**WHAT IS NEEDED:** Tally the lines of the data that include the word "objects" and state the total, nothing else.
start RAW RECORDS
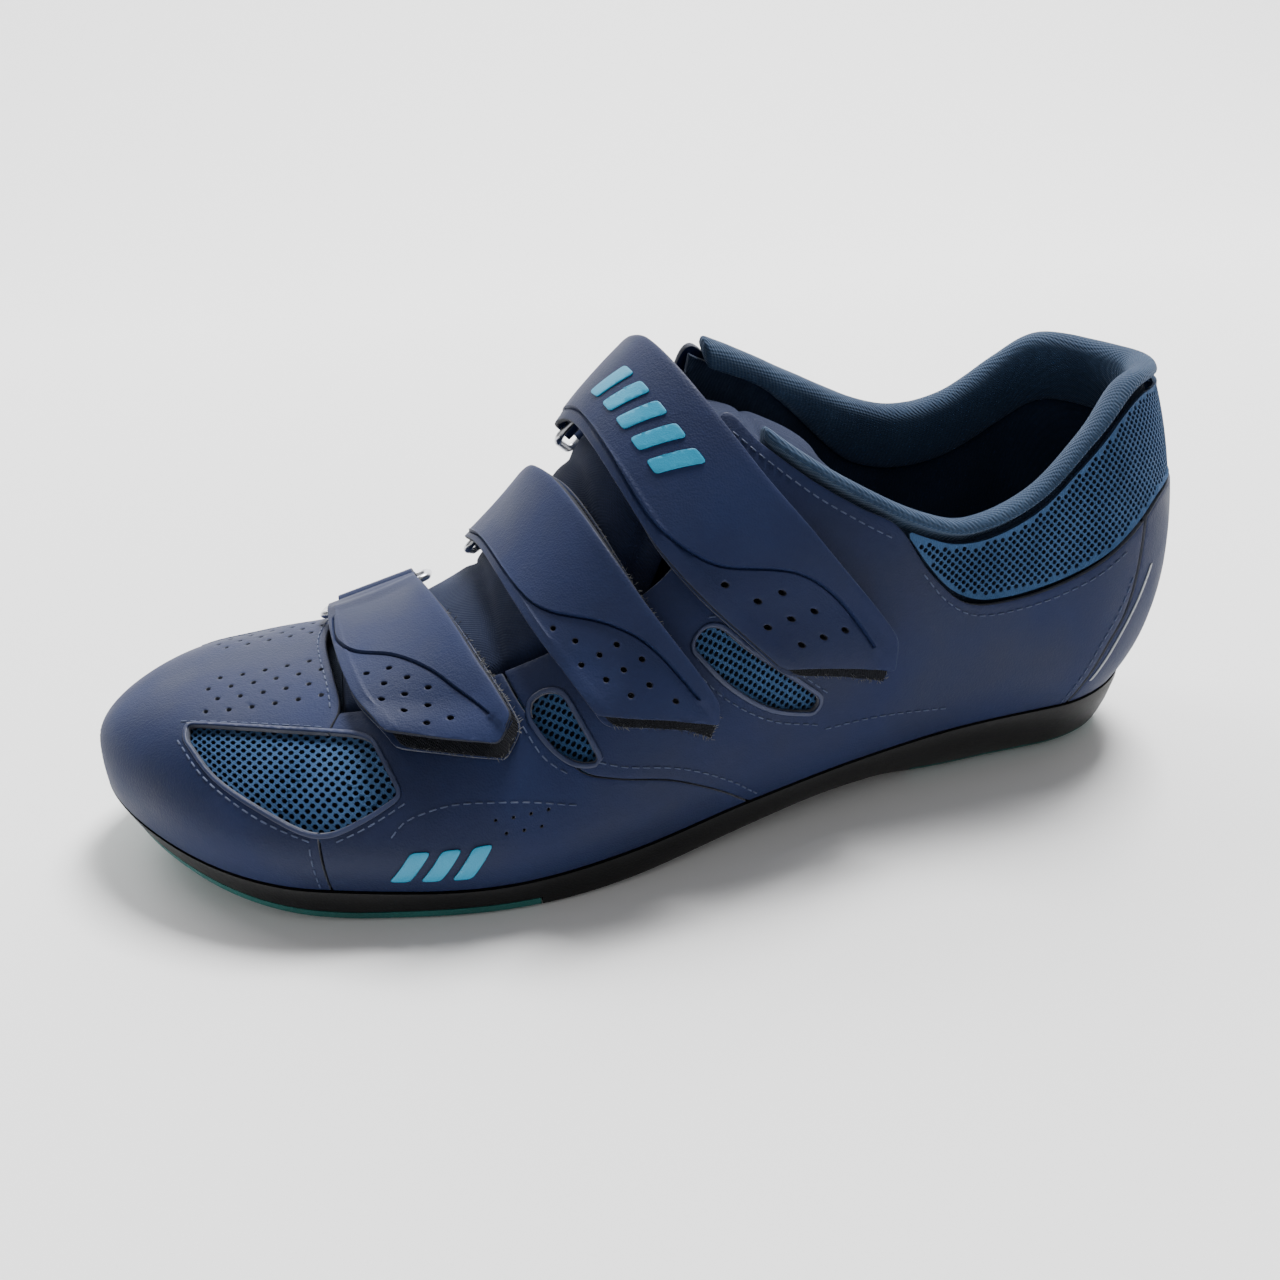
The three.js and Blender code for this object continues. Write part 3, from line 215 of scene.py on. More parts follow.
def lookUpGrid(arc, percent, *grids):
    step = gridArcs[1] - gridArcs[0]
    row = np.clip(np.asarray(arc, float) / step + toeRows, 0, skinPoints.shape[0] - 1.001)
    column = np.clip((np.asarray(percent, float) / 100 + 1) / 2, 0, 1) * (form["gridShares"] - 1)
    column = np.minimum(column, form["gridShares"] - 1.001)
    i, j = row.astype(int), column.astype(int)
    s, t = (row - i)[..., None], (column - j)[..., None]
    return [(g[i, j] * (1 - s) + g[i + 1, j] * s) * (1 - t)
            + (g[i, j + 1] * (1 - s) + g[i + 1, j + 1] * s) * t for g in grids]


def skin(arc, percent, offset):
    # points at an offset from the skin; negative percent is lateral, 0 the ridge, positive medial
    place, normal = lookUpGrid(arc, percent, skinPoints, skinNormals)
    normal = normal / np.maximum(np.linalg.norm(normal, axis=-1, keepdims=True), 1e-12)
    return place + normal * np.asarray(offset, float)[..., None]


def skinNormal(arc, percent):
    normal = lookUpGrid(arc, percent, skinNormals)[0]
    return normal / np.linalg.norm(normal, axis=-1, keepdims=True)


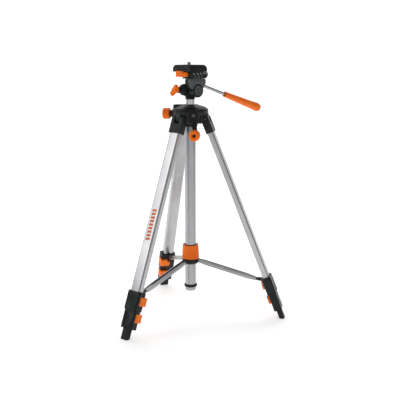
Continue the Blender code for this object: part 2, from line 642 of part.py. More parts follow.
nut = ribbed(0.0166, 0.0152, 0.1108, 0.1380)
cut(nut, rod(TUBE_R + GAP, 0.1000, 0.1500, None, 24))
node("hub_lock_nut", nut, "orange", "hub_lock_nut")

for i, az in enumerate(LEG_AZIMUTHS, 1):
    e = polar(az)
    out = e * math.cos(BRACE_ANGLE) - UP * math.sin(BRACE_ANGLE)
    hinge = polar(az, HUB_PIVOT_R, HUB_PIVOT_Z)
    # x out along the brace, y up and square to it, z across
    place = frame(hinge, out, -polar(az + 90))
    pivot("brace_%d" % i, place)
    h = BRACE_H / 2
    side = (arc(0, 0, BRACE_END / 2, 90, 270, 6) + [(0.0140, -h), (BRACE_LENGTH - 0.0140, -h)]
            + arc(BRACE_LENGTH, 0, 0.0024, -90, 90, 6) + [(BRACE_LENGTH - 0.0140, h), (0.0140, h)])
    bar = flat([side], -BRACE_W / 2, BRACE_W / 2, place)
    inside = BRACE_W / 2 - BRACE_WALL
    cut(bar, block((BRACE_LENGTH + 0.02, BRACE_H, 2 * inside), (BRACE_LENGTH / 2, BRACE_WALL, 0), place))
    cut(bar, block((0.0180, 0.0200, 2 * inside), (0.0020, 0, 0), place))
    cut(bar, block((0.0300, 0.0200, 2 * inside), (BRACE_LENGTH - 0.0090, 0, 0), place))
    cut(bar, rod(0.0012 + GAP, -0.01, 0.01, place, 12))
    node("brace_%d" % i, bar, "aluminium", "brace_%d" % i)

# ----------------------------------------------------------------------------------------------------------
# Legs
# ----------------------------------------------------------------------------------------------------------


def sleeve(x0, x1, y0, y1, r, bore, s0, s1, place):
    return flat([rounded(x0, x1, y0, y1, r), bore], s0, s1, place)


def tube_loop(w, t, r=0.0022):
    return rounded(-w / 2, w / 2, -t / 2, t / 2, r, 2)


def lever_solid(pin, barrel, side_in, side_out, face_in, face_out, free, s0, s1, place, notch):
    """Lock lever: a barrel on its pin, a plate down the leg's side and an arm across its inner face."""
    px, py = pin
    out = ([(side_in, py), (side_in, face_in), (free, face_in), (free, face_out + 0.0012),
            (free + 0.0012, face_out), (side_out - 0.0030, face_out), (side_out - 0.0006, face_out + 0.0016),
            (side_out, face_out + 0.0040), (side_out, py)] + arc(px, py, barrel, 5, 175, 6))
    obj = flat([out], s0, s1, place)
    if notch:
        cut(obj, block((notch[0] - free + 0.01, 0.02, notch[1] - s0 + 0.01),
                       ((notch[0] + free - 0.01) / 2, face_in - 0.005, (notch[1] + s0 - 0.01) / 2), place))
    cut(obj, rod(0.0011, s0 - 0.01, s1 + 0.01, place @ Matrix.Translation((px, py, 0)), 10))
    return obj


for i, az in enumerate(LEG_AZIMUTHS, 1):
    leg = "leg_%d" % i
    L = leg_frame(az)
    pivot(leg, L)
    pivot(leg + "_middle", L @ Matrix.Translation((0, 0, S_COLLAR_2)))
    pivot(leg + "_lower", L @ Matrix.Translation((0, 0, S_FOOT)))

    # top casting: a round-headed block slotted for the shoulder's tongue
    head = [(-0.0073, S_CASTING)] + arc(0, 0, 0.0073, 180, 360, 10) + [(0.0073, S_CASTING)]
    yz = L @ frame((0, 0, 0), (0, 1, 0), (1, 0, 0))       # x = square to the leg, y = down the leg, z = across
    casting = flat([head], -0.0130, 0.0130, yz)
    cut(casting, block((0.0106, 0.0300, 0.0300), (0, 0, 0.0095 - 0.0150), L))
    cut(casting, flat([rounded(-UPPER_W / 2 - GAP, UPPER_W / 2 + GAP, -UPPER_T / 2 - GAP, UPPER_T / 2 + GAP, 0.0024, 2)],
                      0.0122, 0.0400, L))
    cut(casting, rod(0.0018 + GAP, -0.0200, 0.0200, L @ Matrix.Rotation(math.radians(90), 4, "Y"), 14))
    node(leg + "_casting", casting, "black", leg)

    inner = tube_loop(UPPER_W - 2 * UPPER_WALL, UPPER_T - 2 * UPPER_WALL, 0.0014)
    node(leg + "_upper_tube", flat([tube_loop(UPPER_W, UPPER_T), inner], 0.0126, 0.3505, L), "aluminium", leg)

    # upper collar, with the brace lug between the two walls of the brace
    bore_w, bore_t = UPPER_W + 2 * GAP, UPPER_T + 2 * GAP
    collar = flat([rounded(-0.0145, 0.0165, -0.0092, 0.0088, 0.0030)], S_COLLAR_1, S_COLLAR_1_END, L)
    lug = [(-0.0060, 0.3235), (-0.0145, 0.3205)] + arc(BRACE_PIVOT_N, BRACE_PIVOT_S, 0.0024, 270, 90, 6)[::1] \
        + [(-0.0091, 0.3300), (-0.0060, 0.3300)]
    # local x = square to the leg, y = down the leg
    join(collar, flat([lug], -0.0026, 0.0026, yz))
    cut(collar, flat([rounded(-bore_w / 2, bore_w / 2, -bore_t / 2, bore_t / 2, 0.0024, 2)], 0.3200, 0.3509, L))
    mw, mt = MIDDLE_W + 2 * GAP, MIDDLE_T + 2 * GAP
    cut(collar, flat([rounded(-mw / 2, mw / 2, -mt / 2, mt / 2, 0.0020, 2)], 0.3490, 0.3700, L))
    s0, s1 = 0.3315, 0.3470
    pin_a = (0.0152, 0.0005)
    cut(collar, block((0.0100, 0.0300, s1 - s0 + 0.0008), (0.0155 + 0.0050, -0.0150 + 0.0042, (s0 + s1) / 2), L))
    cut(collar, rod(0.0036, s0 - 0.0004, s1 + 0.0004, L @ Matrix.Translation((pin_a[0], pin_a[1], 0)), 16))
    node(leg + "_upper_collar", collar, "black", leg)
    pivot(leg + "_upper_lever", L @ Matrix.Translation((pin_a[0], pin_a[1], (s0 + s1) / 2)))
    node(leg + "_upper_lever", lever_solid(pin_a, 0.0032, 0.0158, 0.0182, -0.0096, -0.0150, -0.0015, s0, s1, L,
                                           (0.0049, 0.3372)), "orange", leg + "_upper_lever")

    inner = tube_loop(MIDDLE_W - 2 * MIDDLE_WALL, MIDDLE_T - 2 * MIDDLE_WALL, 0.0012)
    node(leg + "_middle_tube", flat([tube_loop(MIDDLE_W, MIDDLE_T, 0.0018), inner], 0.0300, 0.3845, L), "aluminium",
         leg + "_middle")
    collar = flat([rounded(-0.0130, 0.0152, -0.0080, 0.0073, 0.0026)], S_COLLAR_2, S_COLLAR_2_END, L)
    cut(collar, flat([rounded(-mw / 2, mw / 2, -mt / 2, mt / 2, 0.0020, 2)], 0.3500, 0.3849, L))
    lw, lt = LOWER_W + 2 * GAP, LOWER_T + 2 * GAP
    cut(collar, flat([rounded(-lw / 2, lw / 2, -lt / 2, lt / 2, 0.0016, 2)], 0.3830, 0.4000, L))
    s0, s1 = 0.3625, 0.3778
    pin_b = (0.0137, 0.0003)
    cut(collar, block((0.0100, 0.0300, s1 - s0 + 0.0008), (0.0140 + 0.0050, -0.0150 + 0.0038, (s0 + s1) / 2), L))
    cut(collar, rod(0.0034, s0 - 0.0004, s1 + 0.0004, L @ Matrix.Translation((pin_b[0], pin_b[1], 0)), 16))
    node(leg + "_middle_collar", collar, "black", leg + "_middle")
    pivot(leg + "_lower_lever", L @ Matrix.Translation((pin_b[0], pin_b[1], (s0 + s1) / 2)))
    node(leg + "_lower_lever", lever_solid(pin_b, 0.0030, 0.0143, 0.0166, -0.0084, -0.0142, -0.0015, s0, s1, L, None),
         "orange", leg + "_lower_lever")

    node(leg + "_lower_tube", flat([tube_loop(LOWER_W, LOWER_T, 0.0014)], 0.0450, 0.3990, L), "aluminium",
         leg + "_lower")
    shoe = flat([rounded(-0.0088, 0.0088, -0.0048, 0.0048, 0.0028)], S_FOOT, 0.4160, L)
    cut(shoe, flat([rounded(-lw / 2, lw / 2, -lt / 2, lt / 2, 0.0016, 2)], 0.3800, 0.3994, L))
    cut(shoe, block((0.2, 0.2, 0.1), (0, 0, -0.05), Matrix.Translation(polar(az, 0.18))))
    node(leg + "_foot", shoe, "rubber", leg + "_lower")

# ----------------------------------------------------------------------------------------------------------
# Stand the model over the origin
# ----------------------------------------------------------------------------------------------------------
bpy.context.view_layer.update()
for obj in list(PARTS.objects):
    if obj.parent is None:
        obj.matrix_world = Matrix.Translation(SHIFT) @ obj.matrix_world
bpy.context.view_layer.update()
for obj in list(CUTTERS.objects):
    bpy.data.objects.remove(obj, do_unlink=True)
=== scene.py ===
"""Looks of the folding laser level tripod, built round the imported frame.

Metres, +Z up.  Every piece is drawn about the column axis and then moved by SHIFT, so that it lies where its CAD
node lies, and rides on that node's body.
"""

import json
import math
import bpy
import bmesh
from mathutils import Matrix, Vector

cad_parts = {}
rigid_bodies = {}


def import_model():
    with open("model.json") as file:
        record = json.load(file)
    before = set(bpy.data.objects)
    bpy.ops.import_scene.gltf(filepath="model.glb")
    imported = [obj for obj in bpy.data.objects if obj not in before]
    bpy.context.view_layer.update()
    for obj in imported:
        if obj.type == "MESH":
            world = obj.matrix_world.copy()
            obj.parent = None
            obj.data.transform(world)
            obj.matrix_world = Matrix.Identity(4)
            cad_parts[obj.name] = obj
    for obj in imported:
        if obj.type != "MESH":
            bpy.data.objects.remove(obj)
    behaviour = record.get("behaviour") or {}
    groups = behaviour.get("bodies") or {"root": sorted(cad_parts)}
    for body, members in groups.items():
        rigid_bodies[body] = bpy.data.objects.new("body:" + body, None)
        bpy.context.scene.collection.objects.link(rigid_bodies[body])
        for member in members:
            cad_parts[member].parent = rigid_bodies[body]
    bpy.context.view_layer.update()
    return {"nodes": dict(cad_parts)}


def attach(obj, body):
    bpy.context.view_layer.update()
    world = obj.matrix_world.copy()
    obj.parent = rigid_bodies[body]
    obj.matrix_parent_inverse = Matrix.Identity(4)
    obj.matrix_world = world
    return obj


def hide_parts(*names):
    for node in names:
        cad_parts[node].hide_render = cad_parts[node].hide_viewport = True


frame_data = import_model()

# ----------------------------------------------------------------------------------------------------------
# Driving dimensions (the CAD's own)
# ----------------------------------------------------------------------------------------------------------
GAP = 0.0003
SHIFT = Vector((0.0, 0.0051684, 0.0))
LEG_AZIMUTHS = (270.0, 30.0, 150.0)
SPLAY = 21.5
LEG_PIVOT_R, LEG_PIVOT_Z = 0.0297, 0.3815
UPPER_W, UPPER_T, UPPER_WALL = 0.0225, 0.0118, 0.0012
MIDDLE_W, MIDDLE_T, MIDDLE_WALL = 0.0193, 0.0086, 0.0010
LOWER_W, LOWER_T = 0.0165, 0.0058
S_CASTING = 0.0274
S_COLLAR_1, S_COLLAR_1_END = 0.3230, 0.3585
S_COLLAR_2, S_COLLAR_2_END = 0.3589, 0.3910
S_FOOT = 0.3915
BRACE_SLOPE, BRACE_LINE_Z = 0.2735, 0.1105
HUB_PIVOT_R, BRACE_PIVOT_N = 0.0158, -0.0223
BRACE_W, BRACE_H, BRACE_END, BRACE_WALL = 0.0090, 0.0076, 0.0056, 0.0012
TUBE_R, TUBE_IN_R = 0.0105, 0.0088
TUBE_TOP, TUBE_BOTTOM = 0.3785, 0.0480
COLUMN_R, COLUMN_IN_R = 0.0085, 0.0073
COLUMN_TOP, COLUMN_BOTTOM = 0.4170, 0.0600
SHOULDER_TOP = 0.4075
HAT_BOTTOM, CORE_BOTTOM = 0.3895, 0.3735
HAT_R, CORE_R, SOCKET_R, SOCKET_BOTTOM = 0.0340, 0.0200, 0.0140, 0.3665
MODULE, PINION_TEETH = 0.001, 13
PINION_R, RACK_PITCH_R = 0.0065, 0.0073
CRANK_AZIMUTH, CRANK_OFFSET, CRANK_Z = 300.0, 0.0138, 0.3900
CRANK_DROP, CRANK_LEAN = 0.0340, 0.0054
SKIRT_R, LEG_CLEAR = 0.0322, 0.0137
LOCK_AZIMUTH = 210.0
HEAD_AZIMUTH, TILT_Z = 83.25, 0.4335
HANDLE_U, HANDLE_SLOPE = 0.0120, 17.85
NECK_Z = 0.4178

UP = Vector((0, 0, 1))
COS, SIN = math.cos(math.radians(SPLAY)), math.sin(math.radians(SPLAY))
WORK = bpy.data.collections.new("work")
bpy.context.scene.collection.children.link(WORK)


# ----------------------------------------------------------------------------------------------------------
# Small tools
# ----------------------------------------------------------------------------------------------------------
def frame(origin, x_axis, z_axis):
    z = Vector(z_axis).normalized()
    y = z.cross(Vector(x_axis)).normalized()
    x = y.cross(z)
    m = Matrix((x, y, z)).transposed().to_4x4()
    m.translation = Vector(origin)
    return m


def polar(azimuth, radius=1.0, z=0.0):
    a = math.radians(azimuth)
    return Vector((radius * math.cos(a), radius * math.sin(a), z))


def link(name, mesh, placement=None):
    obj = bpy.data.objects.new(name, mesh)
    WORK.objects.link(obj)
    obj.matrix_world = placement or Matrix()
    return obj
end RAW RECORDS
**FINISHED ANSWER:** 10